## SHORT PROBLEM
Among the lines of data below, reproduce only those from the one with "Model this object in" through the one with "upper bolt axis.", exactly as they stand, both ends included.

+++ SUPPLIED MATERIAL

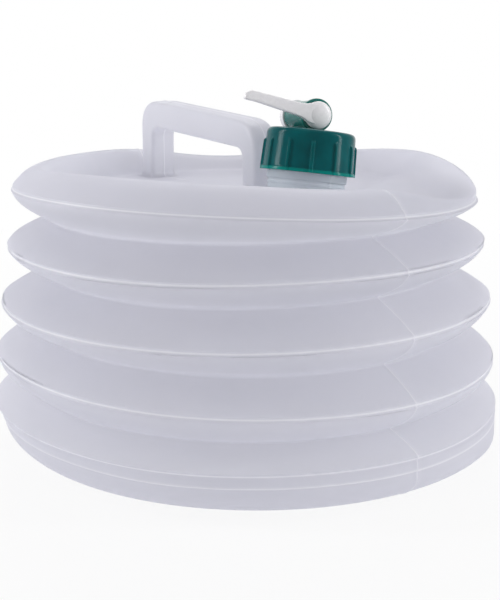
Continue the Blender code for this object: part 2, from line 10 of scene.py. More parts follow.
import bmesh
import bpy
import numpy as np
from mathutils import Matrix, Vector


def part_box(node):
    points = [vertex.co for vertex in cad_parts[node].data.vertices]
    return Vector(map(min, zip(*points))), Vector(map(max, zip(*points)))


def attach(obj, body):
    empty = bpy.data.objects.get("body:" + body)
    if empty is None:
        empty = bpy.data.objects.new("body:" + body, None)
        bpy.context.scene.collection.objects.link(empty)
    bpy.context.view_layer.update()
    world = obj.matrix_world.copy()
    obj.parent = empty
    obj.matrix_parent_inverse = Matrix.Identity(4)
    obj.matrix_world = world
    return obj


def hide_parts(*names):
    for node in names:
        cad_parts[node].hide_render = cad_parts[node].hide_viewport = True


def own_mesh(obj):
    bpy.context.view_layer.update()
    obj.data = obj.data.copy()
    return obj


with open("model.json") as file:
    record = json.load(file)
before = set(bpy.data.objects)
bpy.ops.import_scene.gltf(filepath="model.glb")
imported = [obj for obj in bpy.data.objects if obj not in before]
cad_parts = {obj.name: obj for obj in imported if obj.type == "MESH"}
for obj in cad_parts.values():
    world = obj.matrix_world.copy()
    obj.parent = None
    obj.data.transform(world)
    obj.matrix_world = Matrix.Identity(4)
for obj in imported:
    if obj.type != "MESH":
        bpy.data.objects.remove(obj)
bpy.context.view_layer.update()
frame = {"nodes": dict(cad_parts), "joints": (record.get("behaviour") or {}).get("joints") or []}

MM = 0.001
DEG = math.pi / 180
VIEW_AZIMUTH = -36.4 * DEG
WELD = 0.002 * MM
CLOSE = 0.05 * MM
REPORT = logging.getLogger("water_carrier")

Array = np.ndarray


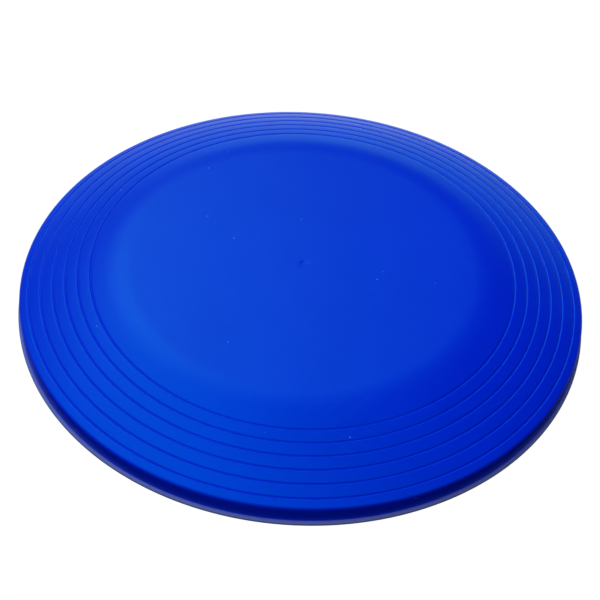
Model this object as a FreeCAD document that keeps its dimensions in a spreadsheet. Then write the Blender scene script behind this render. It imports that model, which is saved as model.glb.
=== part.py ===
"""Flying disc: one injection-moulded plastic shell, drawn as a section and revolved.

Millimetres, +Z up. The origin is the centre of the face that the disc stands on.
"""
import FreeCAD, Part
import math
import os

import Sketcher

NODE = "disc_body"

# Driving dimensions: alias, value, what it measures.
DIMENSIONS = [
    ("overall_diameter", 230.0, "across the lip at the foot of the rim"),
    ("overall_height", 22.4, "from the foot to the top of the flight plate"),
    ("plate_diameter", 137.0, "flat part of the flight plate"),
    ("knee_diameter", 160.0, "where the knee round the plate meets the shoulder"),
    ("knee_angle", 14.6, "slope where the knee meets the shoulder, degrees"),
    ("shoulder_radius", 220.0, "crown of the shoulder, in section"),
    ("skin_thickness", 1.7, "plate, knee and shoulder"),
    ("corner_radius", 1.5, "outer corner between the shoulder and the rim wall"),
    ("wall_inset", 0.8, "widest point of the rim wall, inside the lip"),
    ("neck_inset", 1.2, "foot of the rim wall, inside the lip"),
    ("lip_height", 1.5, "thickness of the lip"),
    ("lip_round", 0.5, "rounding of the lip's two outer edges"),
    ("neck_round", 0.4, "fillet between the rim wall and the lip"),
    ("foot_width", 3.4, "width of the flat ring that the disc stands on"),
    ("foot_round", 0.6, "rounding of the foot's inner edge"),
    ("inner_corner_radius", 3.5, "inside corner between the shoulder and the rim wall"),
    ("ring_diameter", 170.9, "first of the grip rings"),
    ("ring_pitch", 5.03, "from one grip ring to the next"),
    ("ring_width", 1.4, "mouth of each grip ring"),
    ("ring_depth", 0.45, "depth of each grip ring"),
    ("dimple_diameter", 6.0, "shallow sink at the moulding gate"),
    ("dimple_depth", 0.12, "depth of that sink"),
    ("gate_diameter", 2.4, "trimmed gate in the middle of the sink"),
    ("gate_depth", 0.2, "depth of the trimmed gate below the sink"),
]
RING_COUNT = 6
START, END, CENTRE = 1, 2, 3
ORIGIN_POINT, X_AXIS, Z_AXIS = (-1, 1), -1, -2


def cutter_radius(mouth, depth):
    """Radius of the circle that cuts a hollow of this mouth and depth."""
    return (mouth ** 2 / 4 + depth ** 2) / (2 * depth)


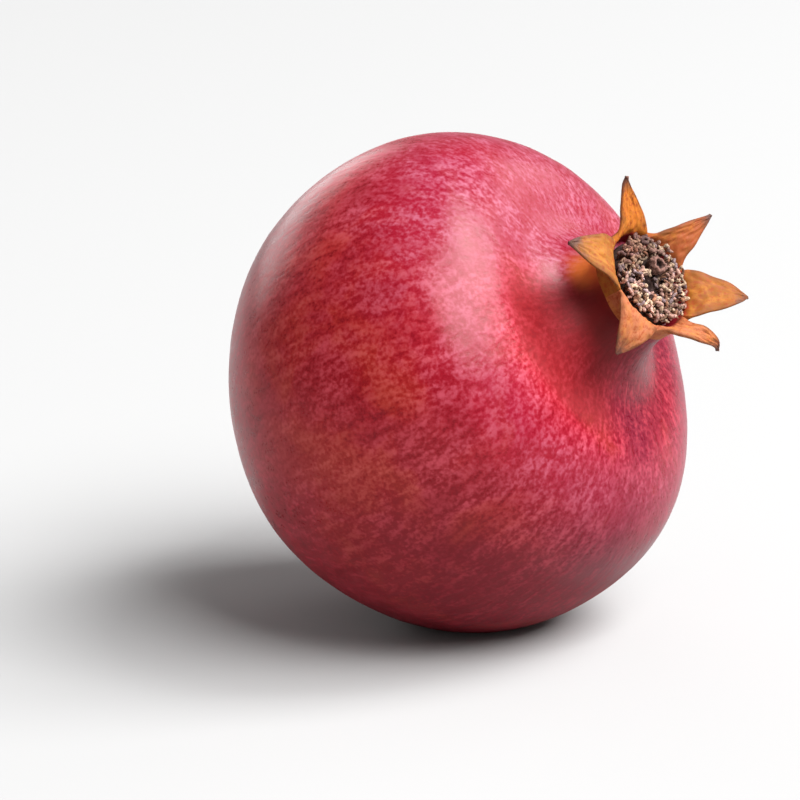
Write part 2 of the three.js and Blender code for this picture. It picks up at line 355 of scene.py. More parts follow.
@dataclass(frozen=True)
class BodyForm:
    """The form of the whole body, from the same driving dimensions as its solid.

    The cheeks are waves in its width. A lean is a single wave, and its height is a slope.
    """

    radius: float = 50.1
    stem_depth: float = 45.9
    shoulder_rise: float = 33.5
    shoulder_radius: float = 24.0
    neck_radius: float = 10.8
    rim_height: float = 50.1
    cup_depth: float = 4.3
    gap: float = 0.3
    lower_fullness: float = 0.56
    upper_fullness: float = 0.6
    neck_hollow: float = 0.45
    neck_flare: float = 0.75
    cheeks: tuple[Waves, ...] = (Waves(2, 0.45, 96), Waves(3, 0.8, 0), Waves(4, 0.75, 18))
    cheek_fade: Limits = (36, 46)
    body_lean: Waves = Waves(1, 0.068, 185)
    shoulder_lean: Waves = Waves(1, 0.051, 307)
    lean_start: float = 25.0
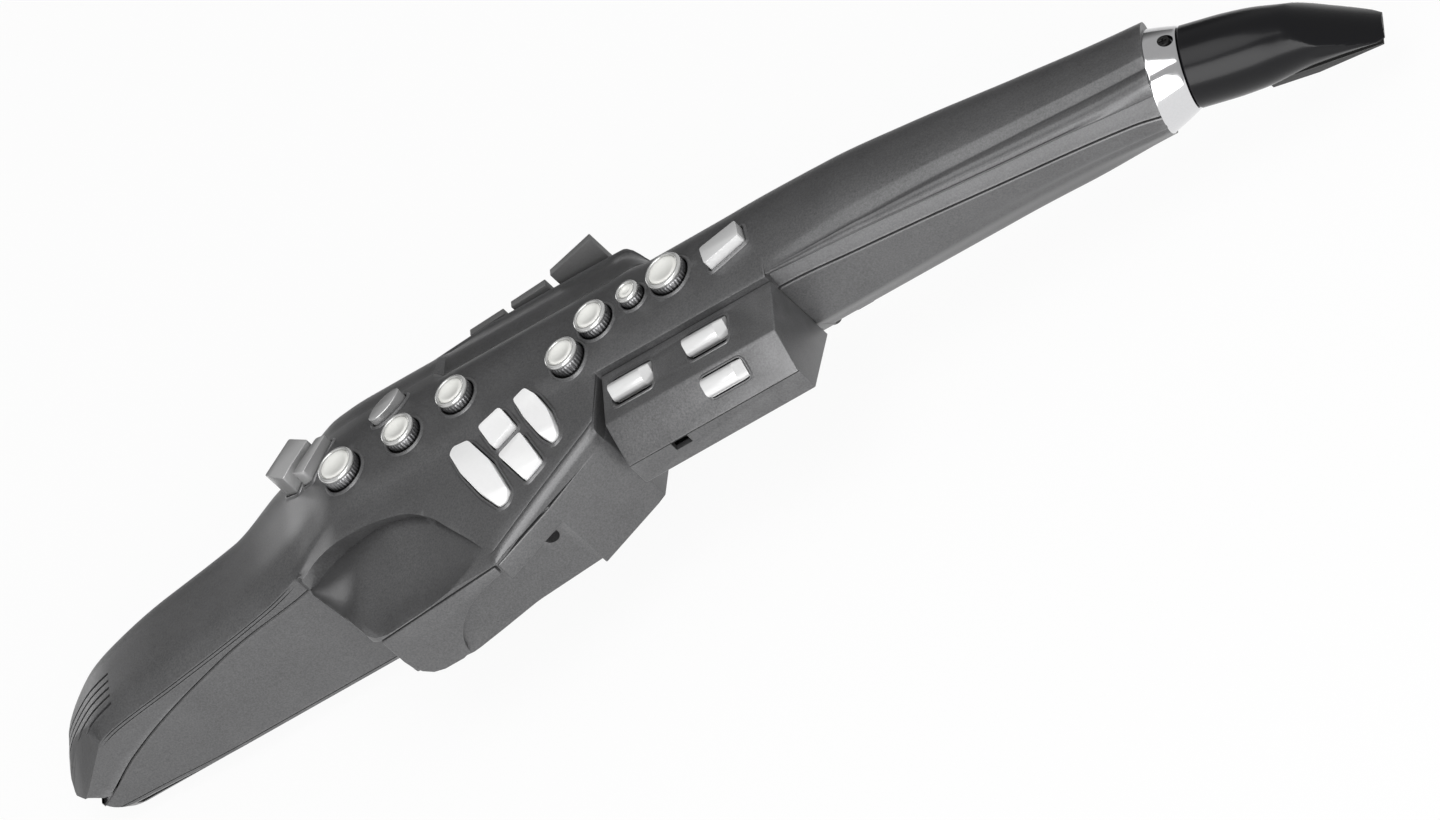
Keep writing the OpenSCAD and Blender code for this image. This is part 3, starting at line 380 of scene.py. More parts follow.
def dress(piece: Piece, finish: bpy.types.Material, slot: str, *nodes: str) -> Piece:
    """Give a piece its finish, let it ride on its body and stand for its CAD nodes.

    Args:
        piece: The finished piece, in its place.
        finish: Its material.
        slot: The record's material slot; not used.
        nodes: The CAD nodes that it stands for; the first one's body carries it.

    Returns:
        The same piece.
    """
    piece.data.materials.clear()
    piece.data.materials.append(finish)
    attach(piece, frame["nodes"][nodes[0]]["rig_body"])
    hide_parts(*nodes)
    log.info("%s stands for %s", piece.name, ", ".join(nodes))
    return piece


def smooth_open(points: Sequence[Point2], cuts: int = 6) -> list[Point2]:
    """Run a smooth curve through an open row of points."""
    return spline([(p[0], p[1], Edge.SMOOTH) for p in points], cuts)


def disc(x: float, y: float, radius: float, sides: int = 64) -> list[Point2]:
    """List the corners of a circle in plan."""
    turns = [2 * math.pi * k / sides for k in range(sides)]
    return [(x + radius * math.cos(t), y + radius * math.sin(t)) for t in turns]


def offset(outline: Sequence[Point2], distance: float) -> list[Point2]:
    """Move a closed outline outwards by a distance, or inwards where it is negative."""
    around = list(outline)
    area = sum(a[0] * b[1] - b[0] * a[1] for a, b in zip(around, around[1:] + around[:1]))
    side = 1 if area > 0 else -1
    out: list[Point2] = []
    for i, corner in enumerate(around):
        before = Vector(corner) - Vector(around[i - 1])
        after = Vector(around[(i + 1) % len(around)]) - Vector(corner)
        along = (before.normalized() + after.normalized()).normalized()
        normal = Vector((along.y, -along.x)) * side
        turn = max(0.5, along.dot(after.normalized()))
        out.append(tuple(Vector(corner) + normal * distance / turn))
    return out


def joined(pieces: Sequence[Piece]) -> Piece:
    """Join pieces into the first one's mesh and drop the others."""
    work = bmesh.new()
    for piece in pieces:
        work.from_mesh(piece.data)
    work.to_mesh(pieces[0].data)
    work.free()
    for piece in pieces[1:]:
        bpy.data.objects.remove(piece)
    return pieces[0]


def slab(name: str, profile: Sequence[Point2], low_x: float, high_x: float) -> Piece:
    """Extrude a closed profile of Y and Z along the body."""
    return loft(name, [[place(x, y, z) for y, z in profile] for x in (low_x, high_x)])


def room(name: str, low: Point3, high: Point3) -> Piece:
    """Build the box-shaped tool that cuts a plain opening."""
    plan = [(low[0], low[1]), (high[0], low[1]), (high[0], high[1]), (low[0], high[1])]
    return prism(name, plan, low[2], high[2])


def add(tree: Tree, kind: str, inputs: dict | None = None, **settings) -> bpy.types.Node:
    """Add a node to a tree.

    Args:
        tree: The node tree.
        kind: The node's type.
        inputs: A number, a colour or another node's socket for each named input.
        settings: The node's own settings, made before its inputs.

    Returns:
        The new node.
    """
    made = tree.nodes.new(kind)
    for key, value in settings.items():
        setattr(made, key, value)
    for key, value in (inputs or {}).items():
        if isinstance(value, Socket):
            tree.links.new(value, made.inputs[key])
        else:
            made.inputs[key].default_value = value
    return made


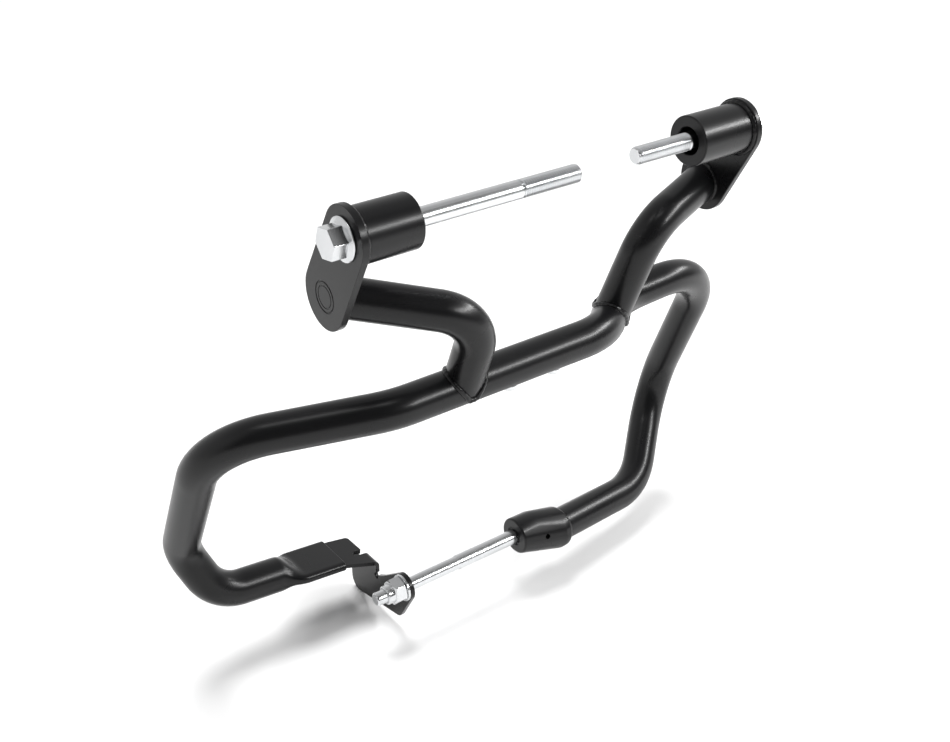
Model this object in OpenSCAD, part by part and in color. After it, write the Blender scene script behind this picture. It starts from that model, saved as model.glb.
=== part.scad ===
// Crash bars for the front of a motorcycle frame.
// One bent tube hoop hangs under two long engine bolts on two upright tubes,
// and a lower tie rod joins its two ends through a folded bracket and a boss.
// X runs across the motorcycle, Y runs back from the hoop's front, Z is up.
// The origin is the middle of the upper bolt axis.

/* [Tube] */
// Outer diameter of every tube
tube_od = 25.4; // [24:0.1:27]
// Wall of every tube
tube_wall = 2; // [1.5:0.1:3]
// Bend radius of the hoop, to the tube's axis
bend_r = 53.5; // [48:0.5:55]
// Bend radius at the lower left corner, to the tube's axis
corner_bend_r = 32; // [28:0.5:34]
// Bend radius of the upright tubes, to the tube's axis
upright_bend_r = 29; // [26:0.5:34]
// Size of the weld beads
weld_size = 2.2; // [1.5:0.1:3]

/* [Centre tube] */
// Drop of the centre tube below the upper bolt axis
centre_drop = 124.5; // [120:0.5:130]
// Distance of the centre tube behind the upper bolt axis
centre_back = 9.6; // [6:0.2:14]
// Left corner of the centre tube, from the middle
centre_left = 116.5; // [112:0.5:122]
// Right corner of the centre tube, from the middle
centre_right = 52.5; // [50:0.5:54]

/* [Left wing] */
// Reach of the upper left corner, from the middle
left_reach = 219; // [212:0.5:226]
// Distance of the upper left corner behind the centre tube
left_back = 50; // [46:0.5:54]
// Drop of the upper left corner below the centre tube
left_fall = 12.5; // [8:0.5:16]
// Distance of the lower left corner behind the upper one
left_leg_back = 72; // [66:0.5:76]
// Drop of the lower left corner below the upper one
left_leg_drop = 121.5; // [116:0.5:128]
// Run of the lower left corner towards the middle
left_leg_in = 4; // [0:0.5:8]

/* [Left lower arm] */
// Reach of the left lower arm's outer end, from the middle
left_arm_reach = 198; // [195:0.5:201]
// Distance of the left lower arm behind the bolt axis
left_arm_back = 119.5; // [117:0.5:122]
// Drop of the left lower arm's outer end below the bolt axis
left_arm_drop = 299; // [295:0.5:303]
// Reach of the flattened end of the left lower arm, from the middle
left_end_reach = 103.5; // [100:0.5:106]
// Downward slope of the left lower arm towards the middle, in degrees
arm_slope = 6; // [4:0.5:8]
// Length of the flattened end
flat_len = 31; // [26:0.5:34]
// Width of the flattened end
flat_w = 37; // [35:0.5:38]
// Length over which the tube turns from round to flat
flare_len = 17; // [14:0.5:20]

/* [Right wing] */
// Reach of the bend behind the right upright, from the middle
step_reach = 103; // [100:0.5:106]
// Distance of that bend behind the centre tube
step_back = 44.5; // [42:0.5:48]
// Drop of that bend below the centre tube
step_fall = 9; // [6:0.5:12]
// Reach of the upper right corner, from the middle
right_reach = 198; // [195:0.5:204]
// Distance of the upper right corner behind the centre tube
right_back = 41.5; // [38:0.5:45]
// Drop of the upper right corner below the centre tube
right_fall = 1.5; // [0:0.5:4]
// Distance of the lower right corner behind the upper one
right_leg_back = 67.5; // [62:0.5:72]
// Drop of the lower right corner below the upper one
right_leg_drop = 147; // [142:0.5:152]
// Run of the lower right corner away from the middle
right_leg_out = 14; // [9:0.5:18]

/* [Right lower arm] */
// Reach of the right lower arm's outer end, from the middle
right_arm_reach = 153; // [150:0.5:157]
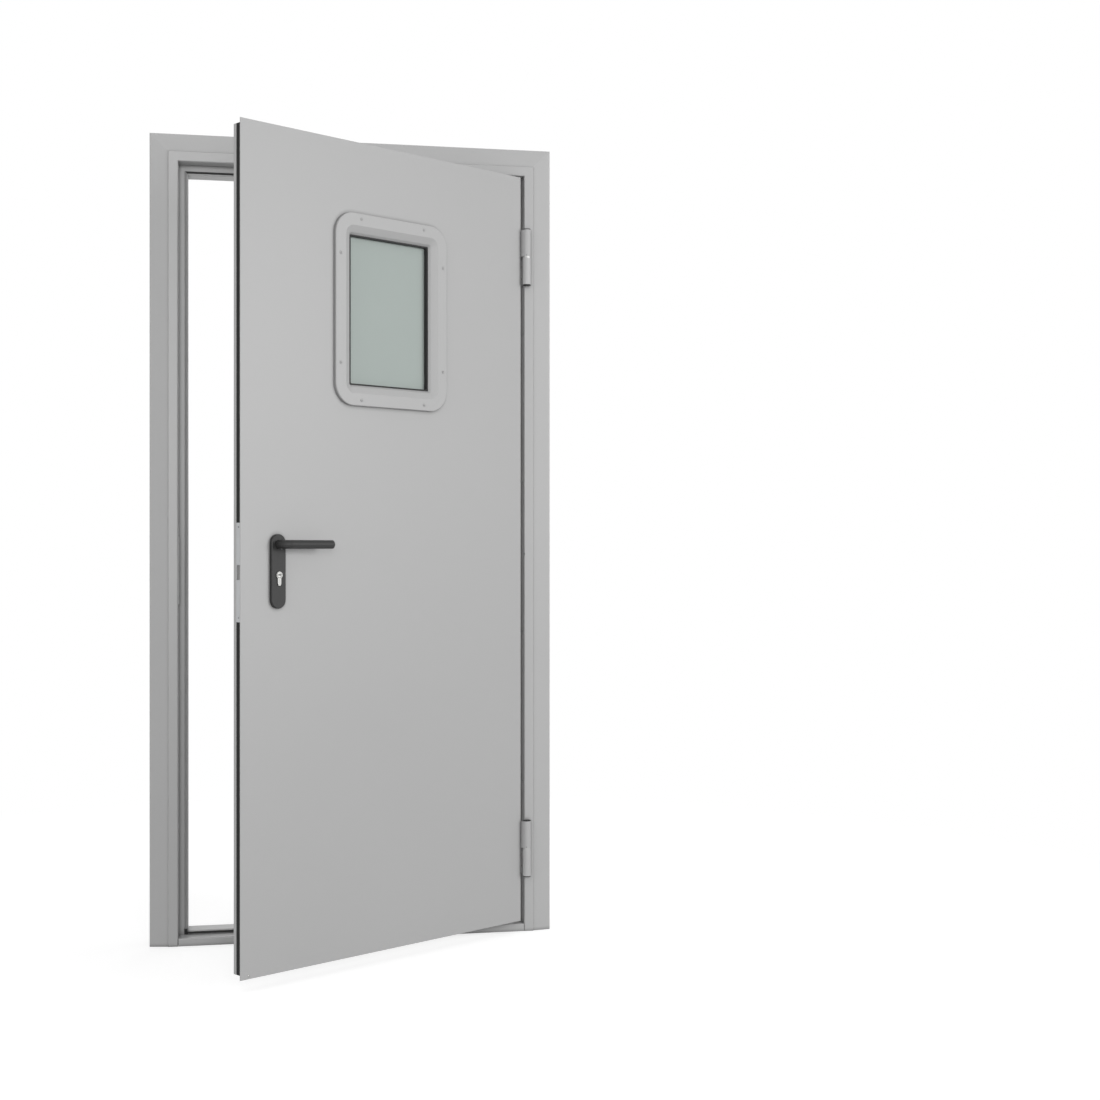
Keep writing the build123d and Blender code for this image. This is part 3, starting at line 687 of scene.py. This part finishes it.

++++++

## EXERCISE OUTPUT
Model this object in OpenSCAD, part by part and in color. After it, write the Blender scene script behind this picture. It starts from that model, saved as model.glb.
=== part.scad ===
// Crash bars for the front of a motorcycle frame.
// One bent tube hoop hangs under two long engine bolts on two upright tubes,
// and a lower tie rod joins its two ends through a folded bracket and a boss.
// X runs across the motorcycle, Y runs back from the hoop's front, Z is up.
// The origin is the middle of the upper bolt axis.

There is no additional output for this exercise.